-------- ITEMS

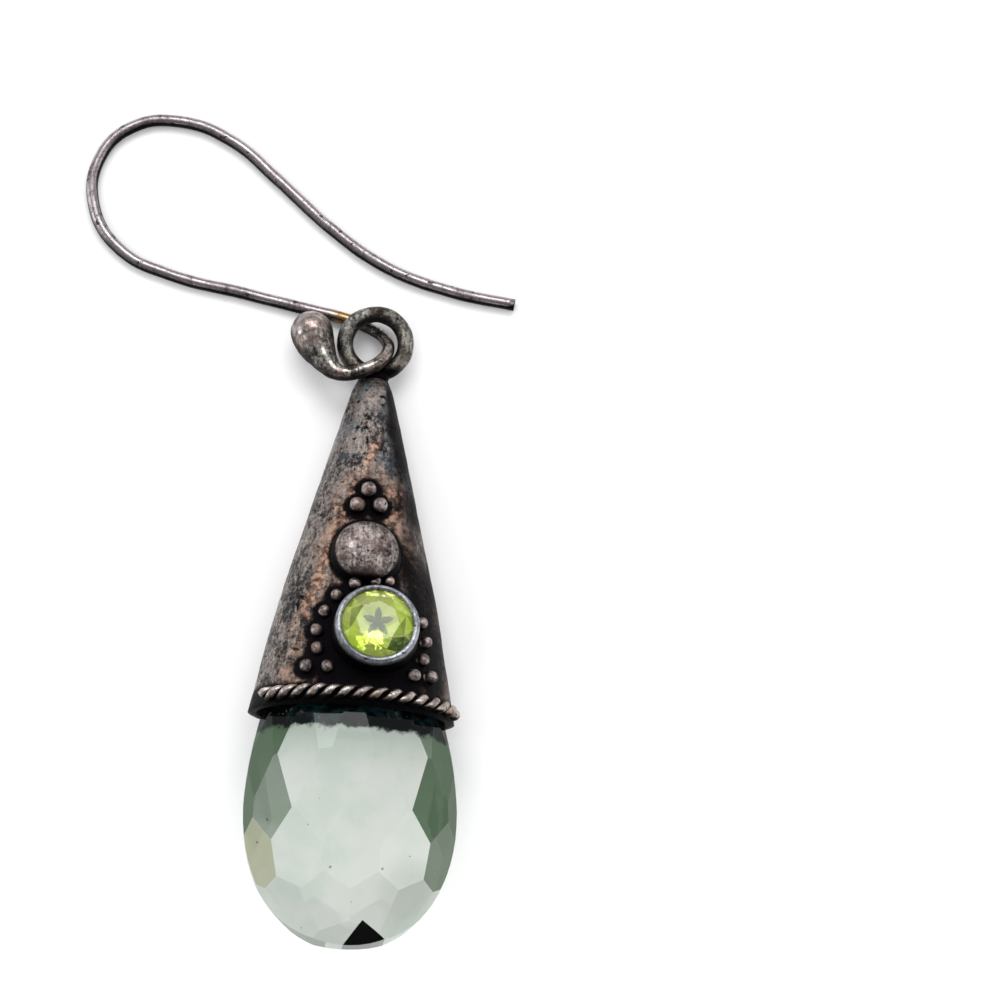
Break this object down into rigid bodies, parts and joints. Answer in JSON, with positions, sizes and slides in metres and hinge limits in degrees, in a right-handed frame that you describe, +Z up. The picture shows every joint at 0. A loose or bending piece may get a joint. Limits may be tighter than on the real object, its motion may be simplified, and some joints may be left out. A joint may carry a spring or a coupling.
{
  "type": "drop earring",
  "caption": "Drop earring: long silver ear hook through an eye ring, oxidised cone cap with granules, rope edge and a bezel-set peridot, holding a faceted pale green drop stone.",
  "frame": {"origin": "middle of the earring's plan, on the surface that it lies on", "axes": "+Z up from the surface, +Y along the drop from the stone towards the hook, +X to the right as seen from the front"},
  "size_m": [0.0294, 0.056, 0.0094],
  "materials": {
    "wire_silver": "drawn sterling silver wire, darkened, worn bright along its upper side",
    "dark_silver": "oxidised sterling silver, near black in the hollows, worn to grey and brown on the high places",
    "peridot": "polished lime green peridot, round brilliant cut",
    "green_quartz": "polished pale milky green quartz with flat facets"
  },
  "bodies": {
    "root": {"ear_hook": "wire_silver", "cap": "dark_silver", "peridot": "peridot", "drop_stone": "green_quartz"}
  },
  "joints": []
}
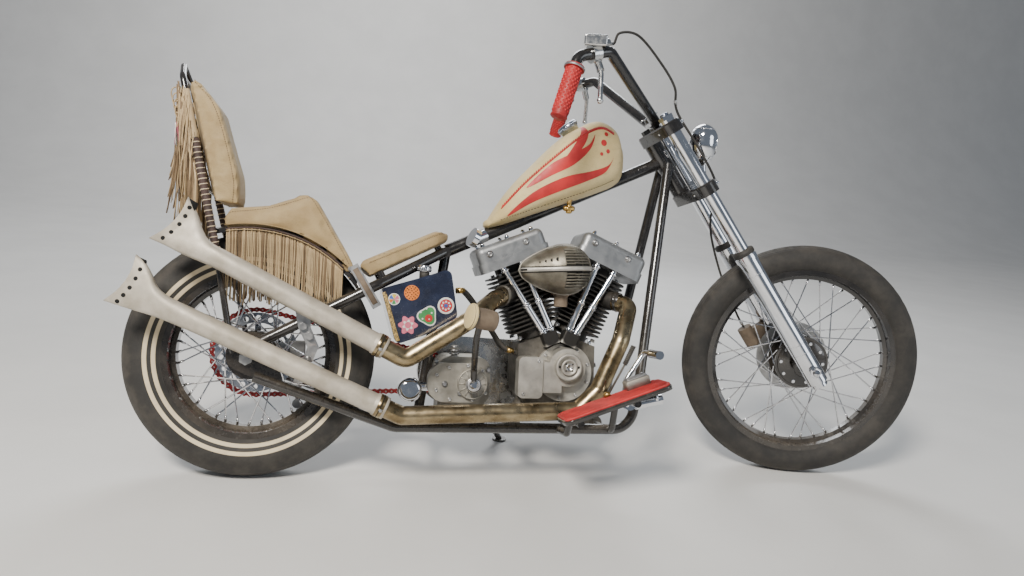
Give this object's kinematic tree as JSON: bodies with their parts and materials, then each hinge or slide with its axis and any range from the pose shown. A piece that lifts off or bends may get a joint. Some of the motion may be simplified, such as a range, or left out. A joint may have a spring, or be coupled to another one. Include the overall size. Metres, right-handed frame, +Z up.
{
  "type": "chopper motorcycle",
  "caption": "Rigid-frame chopper motorcycle with a V-twin engine, laced wheels and a leather seat, leaning on its side stand.",
  "frame": {"origin": "middle of the parked machine's footprint on the floor, its bounding box's bottom centre", "axes": "+X forward, +Y to the rider's left, the side it leans to, +Z up"},
  "size_m": [2.2562, 0.9716, 1.2383],
  "materials": {
    "black_paint": "gloss black enamel, dusty",
    "tank_leather": "cream laced leather with red scallops",
    "seat_leather": "tan nubuck leather",
    "navy_paint": "gloss navy enamel",
    "cast_alloy": "bead-blasted casting",
    "alloy_cover": "satin grey",
    "polished_alloy": "polished",
    "black_iron": "matte black fins",
    "chrome": "polished chrome",
    "bronzed_steel": "heat-browned pipe",
    "pale_coating": "matte pale heat coating",
    "red_board": "red ribbed mat over a black board",
    "red_chain": "red chain",
    "bare_steel": "machined steel",
    "tyre": "dusty rubber",
    "black_rubber": "black hose",
    "black_rim": "gloss black",
    "spoke_steel": "bright steel",
    "red_rubber": "red ribbed grip"
  },
  "bodies": {
    "chassis": {"frame": "black_paint", "fuel_tank": "tank_leather", "fluid_fittings": "chrome", "front_seat": "seat_leather", "rear_seat": "seat_leather", "backrest": "seat_leather", "fringe": "seat_leather", "sissy_bar": "black_paint", "rear_fender": "black_paint", "steel_brackets": "bare_steel", "oil_tank": "navy_paint", "oil_lines": "black_rubber", "oil_filter": "chrome", "crankcase": "cast_alloy", "timing_cover": "cast_alloy", "cylinders": "black_iron", "rocker_boxes": "alloy_cover", "pushrod_tubes": "chrome", "carburettor": "cast_alloy", "air_cleaner": "cast_alloy", "horn": "chrome", "gearbox": "cast_alloy", "kick_lever": "black_paint", "primary_cover": "polished_alloy", "exhaust_headers": "bronzed_steel", "fishtails": "pale_coating", "floorboards": "red_board", "foot_pedals": "chrome", "drive_chain": "red_chain", "chain_tensioner": "bare_steel", "rear_caliper": "bare_steel", "rear_axle": "bare_steel"},
    "front_end": {"lower_tree": "black_paint", "upper_tree": "black_paint", "fork_tubes": "chrome", "fork_sliders": "chrome", "handlebar": "black_paint", "grips": "red_rubber", "hand_levers": "bare_steel", "headlight": "chrome", "cables": "black_rubber", "front_caliper": "cast_alloy", "front_axle": "bare_steel"},
    "front_wheel": {"front_tyre": "tyre", "front_rim": "black_rim", "front_spokes": "spoke_steel", "front_hub": "black_rim", "front_disc": "bare_steel"},
    "rear_wheel": {"rear_tyre": "tyre", "rear_rim": "black_rim", "rear_spokes": "spoke_steel", "rear_hub": "black_rim", "rear_sprocket": "bare_steel"},
    "side_stand": {"side_stand": "black_paint"}
  },
  "joints": [
    {"name": "steering", "type": "hinge", "parent": "chassis", "child": "front_end", "pos_m": [0.74541, -0.11868, 0.32107], "axis": [-0.5752, 0.1563, 0.8029], "range_deg": [-17.9, 52.1]},
    {"name": "front_wheel_spin", "type": "hinge", "parent": "front_end", "child": "front_wheel", "pos_m": [0.78528, -0.12806, 0.35145], "axis": [0.2409, 0.9704, -0.0163], "continuous": true},
    {"name": "rear_wheel_spin", "type": "hinge", "parent": "chassis", "child": "rear_wheel", "pos_m": [-0.8088, -0.11968, 0.31271], "axis": [0.0004, 0.9816, -0.1908], "continuous": true},
    {"name": "side_stand_fold", "type": "hinge", "parent": "chassis", "child": "side_stand", "pos_m": [-0.14838, -0.0007, 0.1086], "axis": [0.137, 0.7053, 0.6955], "range_deg": [0, 100]}
  ]
}
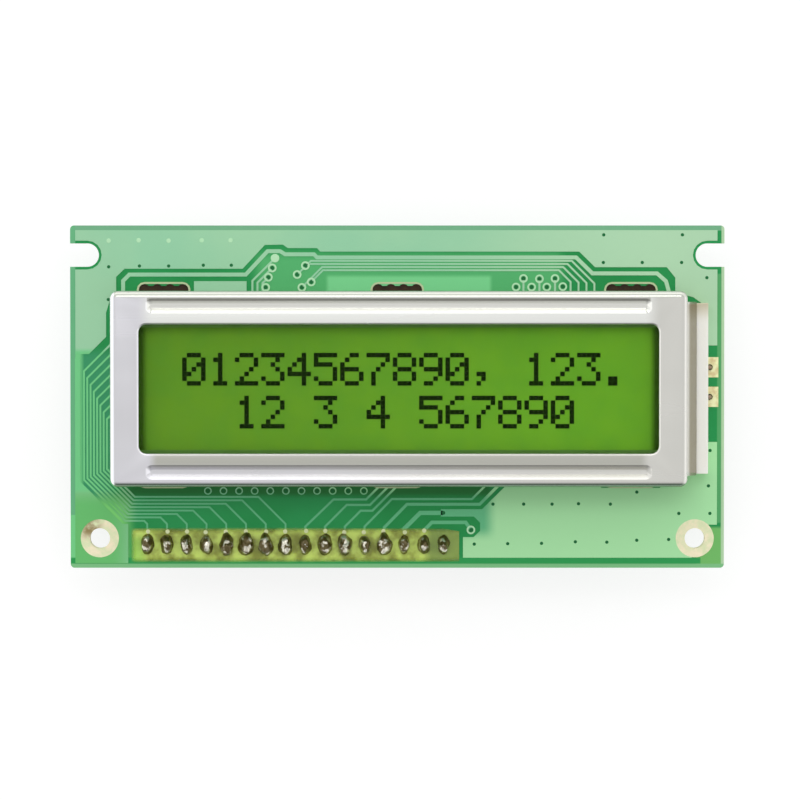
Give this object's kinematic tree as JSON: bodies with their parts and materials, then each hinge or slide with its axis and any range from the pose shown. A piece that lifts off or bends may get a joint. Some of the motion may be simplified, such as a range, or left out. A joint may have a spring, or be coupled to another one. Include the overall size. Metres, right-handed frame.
{
  "type": "character lcd module",
  "caption": "Character LCD module: a dot matrix display in a folded metal bezel on a green circuit board with a pin header, mounting holes and backlight pads.",
  "frame": {"origin": "midway between the two lower mounting holes, on the circuit board's front face", "axes": "+X to the right along the text, +Y up the board, +Z out of the display's face"},
  "size_m": [0.084, 0.044, 0.017],
  "materials": {
    "green_laminate": "solder mask over copper, satin",
    "tinned_copper": "tinned, slightly rough",
    "solder": "dull solder with flux stain",
    "pin_metal": "plated, glossy",
    "lead_wire": "tinned wire",
    "black_moulding": "moulded, fine grain",
    "black_epoxy": "cured epoxy, satin",
    "silicon": "polished",
    "resistor_body": "glazed",
    "capacitor_body": "fired",
    "chip_metal": "tinned",
    "cream_plastic": "moulded, satin",
    "white_film": "matt film",
    "clear_acrylic": "clear, polished",
    "lamp_laminate": "white laminate",
    "lamp_resin": "diffuse resin",
    "zebra_elastomer": "layered silicone",
    "polarizer_film": "anti-glare film",
    "display_glass": "polished float glass",
    "cell_glue": "cured glue",
    "liquid": "liquid film",
    "bezel_steel": "tin plated sheet, satin"
  },
  "bodies": {
    "root": {"circuit_board": "green_laminate", "mounting_hole_lands": "tinned_copper", "tab_slot_lands": "tinned_copper", "header_lands": "tinned_copper", "backlight_lands": "tinned_copper", "header_solder": "solder", "backlight_lead_solder": "solder", "header_pins": "pin_metal", "backlight_leads": "lead_wire", "header_housing": "black_moulding", "controller_glob_top": "black_epoxy", "driver_glob_top": "black_epoxy", "controller_die": "silicon", "driver_die": "silicon", "chip_resistors": "resistor_body", "chip_capacitors": "capacitor_body", "chip_end_caps": "chip_metal", "backlight_frame": "cream_plastic", "reflector_film": "white_film", "diffuser_film": "white_film", "light_guide": "clear_acrylic", "led_board": "lamp_laminate", "led_lamps": "lamp_resin", "zebra_strip_top": "zebra_elastomer", "zebra_strip_bottom": "zebra_elastomer", "rear_polarizer": "polarizer_film", "front_polarizer": "polarizer_film", "front_glass": "display_glass", "rear_glass": "display_glass", "cell_seal": "cell_glue", "fill_port_plug": "cell_glue", "liquid_crystal": "liquid", "bezel": "bezel_steel"}
  },
  "joints": []
}
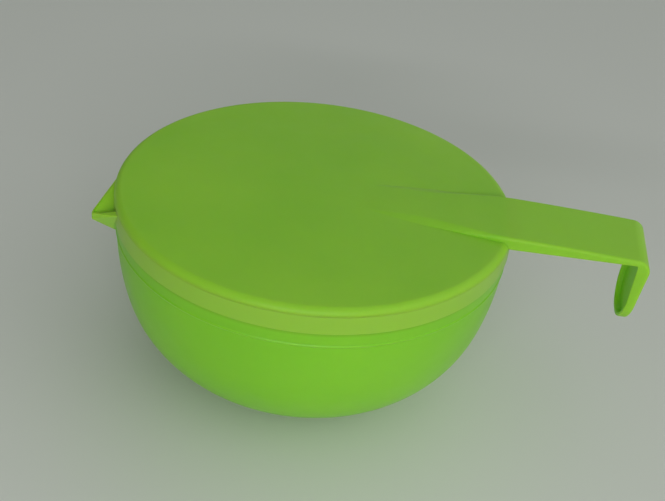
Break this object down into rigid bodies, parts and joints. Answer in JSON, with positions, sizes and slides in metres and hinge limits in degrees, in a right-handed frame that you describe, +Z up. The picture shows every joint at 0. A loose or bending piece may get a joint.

----------------

STATED PROBLEM >> Only the count is wanted: report how many lines of the material above hold the word "object".

FINISHED ANSWER >> 4